▶ OBJECTIVE: Count only the lines of the records that hold "before", then give the number without any other words.

▶ SUPPLIED RECORDS:
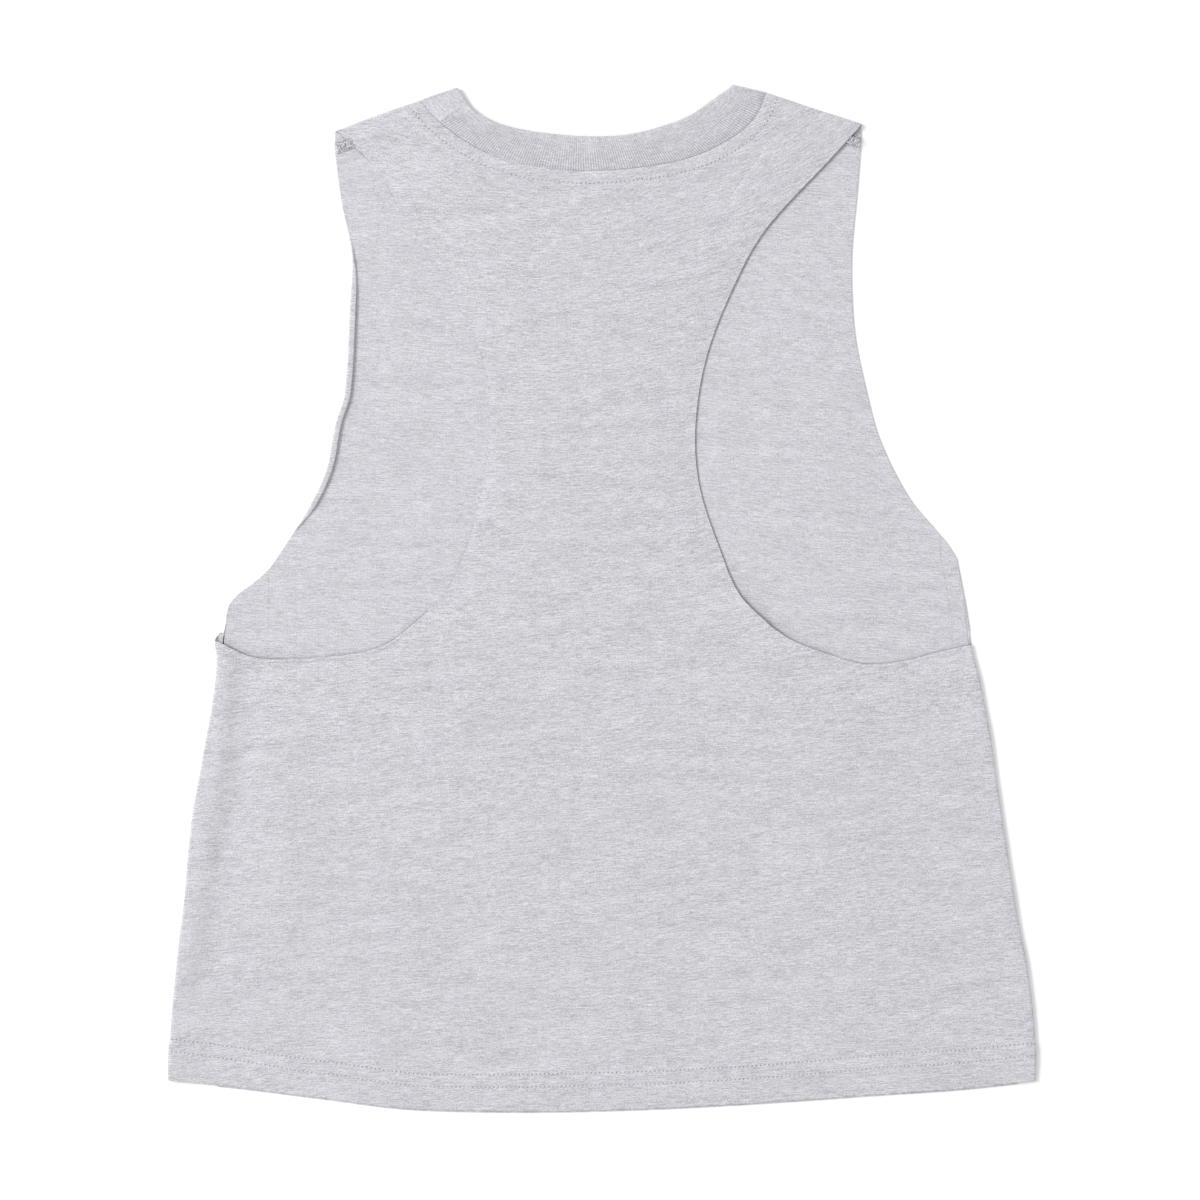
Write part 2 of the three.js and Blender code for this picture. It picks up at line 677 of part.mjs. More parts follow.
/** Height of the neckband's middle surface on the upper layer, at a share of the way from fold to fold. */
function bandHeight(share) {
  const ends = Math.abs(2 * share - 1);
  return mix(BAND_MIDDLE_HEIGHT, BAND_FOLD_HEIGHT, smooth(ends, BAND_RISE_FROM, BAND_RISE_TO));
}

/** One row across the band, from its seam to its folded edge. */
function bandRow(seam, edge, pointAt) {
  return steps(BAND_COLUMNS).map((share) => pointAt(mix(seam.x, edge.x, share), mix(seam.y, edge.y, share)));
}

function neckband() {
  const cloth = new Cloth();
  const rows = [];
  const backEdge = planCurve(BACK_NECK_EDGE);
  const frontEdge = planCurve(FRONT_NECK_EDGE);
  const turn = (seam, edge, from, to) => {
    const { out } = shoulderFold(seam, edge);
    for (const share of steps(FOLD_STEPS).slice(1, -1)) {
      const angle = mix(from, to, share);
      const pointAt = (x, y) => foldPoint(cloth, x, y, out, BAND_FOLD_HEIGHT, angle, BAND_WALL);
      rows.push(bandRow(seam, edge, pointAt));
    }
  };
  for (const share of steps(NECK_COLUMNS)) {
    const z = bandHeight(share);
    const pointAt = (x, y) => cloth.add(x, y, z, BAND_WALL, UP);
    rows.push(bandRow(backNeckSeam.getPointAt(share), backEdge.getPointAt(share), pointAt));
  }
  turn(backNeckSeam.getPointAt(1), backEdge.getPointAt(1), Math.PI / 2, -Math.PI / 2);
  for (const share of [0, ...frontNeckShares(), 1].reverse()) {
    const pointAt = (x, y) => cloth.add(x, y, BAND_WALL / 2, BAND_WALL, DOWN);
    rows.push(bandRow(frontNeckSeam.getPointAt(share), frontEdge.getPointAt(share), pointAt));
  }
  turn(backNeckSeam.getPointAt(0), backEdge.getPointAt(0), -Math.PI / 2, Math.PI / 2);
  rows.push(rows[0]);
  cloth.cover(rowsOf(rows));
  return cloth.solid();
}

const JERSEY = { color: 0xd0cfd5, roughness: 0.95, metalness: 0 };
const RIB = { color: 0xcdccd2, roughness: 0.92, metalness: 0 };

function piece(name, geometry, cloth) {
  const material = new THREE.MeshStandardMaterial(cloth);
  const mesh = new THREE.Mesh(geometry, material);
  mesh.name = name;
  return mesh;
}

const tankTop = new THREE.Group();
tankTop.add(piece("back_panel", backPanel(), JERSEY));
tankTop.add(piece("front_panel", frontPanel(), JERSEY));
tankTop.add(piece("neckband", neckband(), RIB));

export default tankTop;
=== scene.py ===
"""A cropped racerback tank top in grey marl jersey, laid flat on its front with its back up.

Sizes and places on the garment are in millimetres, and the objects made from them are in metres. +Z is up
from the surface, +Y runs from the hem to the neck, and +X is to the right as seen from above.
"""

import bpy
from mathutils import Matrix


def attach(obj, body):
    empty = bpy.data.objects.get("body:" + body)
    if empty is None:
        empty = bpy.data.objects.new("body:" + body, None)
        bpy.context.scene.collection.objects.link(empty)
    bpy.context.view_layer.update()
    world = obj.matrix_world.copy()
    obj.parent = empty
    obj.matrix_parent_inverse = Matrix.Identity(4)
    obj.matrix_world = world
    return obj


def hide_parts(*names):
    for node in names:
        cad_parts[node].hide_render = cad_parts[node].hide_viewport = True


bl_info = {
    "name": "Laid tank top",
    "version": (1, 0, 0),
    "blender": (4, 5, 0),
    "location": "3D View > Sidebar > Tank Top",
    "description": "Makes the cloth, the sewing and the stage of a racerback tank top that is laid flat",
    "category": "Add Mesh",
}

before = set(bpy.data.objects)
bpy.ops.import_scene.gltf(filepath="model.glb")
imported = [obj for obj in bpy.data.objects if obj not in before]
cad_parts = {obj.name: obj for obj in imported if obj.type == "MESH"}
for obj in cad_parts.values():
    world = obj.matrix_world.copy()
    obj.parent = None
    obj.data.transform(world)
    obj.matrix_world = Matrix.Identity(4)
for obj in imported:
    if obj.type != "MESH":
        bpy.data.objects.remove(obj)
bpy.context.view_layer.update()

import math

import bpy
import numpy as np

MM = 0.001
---
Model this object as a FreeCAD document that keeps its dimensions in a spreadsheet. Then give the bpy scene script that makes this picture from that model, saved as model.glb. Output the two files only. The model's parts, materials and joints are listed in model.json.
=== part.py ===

▶ SOLUTION BELOW: 2